══ DATA SECTION

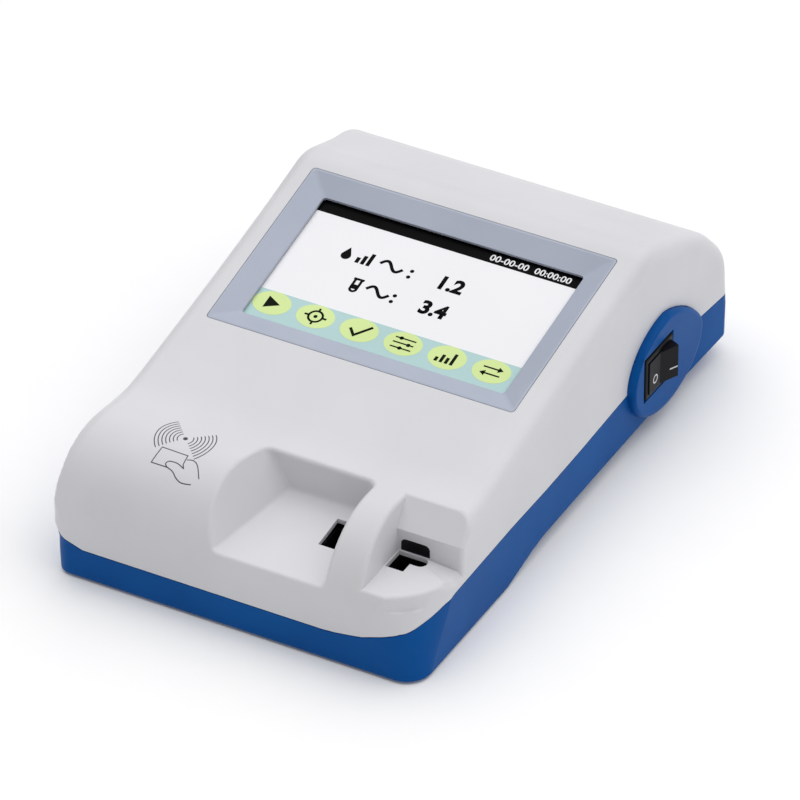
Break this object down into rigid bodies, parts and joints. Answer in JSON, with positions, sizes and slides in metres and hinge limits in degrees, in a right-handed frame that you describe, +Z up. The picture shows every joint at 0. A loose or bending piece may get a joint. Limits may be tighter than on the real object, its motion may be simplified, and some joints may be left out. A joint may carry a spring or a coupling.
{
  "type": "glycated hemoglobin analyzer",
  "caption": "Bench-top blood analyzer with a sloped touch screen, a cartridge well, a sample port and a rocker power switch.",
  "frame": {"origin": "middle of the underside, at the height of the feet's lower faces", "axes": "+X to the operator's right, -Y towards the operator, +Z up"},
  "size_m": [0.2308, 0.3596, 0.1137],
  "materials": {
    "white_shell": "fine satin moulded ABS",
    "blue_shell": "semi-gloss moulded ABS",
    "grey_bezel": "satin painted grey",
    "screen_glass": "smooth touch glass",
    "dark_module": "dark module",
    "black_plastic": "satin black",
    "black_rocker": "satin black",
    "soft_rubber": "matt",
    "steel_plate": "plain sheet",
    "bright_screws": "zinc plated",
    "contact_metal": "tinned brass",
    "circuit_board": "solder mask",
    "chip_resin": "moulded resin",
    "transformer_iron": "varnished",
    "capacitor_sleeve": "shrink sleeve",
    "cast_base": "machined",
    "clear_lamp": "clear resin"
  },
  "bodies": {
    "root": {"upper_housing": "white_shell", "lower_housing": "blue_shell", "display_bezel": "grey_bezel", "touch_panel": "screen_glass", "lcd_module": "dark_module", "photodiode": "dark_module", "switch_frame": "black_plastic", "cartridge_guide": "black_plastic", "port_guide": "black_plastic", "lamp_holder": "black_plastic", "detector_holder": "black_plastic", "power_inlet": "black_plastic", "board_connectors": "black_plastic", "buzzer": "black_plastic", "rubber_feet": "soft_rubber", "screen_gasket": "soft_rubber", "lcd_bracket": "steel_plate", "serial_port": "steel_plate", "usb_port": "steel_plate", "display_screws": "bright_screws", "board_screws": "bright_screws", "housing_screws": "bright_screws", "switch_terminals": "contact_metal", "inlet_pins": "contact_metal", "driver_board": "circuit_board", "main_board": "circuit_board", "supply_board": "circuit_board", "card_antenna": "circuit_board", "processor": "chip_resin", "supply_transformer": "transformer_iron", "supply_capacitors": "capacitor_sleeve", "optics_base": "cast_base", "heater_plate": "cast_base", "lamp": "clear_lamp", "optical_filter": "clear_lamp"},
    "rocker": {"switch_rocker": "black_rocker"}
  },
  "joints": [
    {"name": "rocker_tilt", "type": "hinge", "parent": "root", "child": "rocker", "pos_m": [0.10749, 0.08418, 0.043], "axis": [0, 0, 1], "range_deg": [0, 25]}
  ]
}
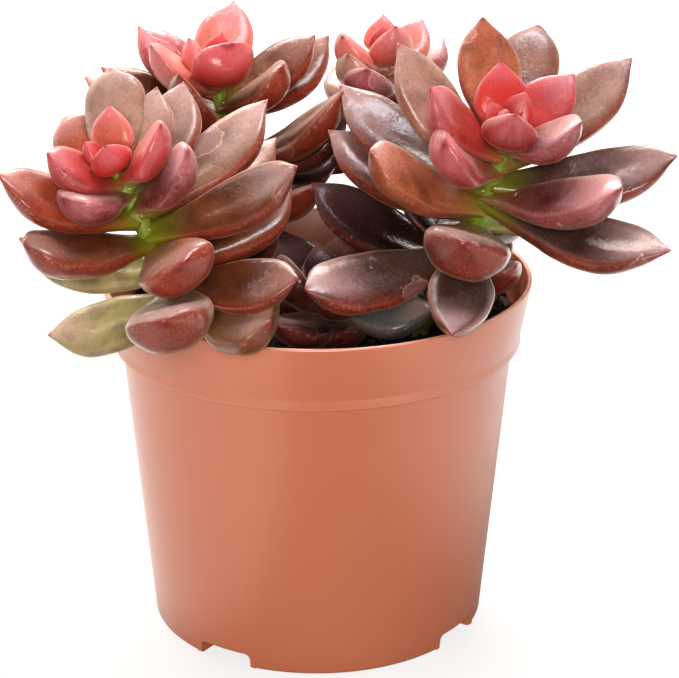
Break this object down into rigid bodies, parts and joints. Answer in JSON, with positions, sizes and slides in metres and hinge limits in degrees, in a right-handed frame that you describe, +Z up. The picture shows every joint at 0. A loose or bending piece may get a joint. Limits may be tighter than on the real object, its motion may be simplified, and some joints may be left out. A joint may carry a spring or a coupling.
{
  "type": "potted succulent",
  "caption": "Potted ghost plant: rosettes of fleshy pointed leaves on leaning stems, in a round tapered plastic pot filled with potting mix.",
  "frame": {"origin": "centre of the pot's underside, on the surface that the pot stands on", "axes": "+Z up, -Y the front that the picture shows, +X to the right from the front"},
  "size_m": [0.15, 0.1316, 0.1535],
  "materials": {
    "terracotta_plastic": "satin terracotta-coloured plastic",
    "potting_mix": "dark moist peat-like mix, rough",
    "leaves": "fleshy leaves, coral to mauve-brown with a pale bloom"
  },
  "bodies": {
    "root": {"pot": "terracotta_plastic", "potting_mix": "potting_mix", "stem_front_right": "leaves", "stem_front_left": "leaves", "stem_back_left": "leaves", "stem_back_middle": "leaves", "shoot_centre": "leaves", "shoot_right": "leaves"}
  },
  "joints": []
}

════

Write the whole listing out again. Keep every line exactly as it is.

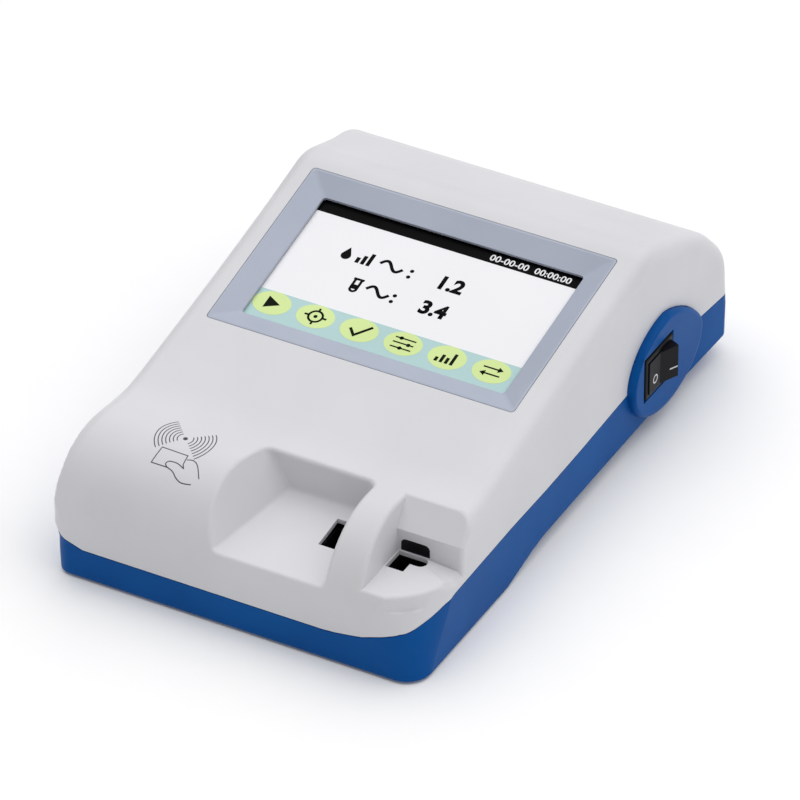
Break this object down into rigid bodies, parts and joints. Answer in JSON, with positions, sizes and slides in metres and hinge limits in degrees, in a right-handed frame that you describe, +Z up. The picture shows every joint at 0. A loose or bending piece may get a joint. Limits may be tighter than on the real object, its motion may be simplified, and some joints may be left out. A joint may carry a spring or a coupling.
{
  "type": "glycated hemoglobin analyzer",
  "caption": "Bench-top blood analyzer with a sloped touch screen, a cartridge well, a sample port and a rocker power switch.",
  "frame": {"origin": "middle of the underside, at the height of the feet's lower faces", "axes": "+X to the operator's right, -Y towards the operator, +Z up"},
  "size_m": [0.2308, 0.3596, 0.1137],
  "materials": {
    "white_shell": "fine satin moulded ABS",
    "blue_shell": "semi-gloss moulded ABS",
    "grey_bezel": "satin painted grey",
    "screen_glass": "smooth touch glass",
    "dark_module": "dark module",
    "black_plastic": "satin black",
    "black_rocker": "satin black",
    "soft_rubber": "matt",
    "steel_plate": "plain sheet",
    "bright_screws": "zinc plated",
    "contact_metal": "tinned brass",
    "circuit_board": "solder mask",
    "chip_resin": "moulded resin",
    "transformer_iron": "varnished",
    "capacitor_sleeve": "shrink sleeve",
    "cast_base": "machined",
    "clear_lamp": "clear resin"
  },
  "bodies": {
    "root": {"upper_housing": "white_shell", "lower_housing": "blue_shell", "display_bezel": "grey_bezel", "touch_panel": "screen_glass", "lcd_module": "dark_module", "photodiode": "dark_module", "switch_frame": "black_plastic", "cartridge_guide": "black_plastic", "port_guide": "black_plastic", "lamp_holder": "black_plastic", "detector_holder": "black_plastic", "power_inlet": "black_plastic", "board_connectors": "black_plastic", "buzzer": "black_plastic", "rubber_feet": "soft_rubber", "screen_gasket": "soft_rubber", "lcd_bracket": "steel_plate", "serial_port": "steel_plate", "usb_port": "steel_plate", "display_screws": "bright_screws", "board_screws": "bright_screws", "housing_screws": "bright_screws", "switch_terminals": "contact_metal", "inlet_pins": "contact_metal", "driver_board": "circuit_board", "main_board": "circuit_board", "supply_board": "circuit_board", "card_antenna": "circuit_board", "processor": "chip_resin", "supply_transformer": "transformer_iron", "supply_capacitors": "capacitor_sleeve", "optics_base": "cast_base", "heater_plate": "cast_base", "lamp": "clear_lamp", "optical_filter": "clear_lamp"},
    "rocker": {"switch_rocker": "black_rocker"}
  },
  "joints": [
    {"name": "rocker_tilt", "type": "hinge", "parent": "root", "child": "rocker", "pos_m": [0.10749, 0.08418, 0.043], "axis": [0, 0, 1], "range_deg": [0, 25]}
  ]
}
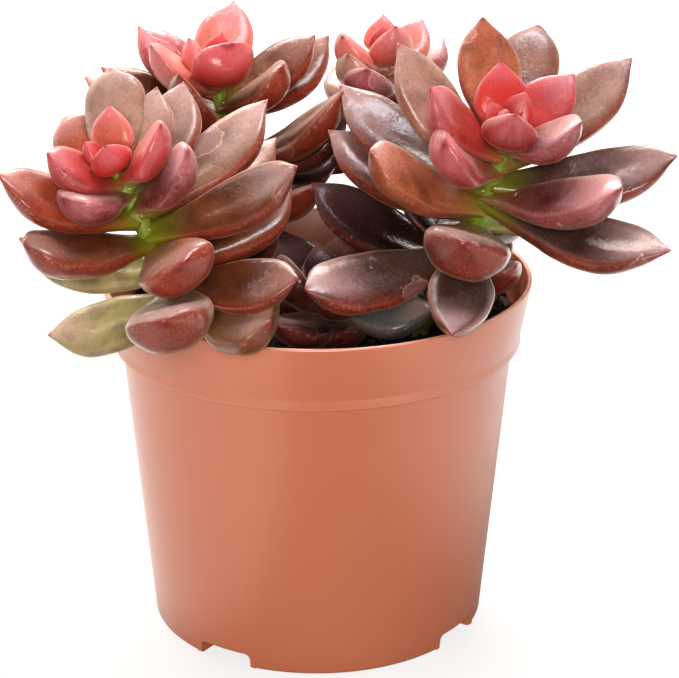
Break this object down into rigid bodies, parts and joints. Answer in JSON, with positions, sizes and slides in metres and hinge limits in degrees, in a right-handed frame that you describe, +Z up. The picture shows every joint at 0. A loose or bending piece may get a joint. Limits may be tighter than on the real object, its motion may be simplified, and some joints may be left out. A joint may carry a spring or a coupling.
{
  "type": "potted succulent",
  "caption": "Potted ghost plant: rosettes of fleshy pointed leaves on leaning stems, in a round tapered plastic pot filled with potting mix.",
  "frame": {"origin": "centre of the pot's underside, on the surface that the pot stands on", "axes": "+Z up, -Y the front that the picture shows, +X to the right from the front"},
  "size_m": [0.15, 0.1316, 0.1535],
  "materials": {
    "terracotta_plastic": "satin terracotta-coloured plastic",
    "potting_mix": "dark moist peat-like mix, rough",
    "leaves": "fleshy leaves, coral to mauve-brown with a pale bloom"
  },
  "bodies": {
    "root": {"pot": "terracotta_plastic", "potting_mix": "potting_mix", "stem_front_right": "leaves", "stem_front_left": "leaves", "stem_back_left": "leaves", "stem_back_middle": "leaves", "shoot_centre": "leaves", "shoot_right": "leaves"}
  },
  "joints": []
}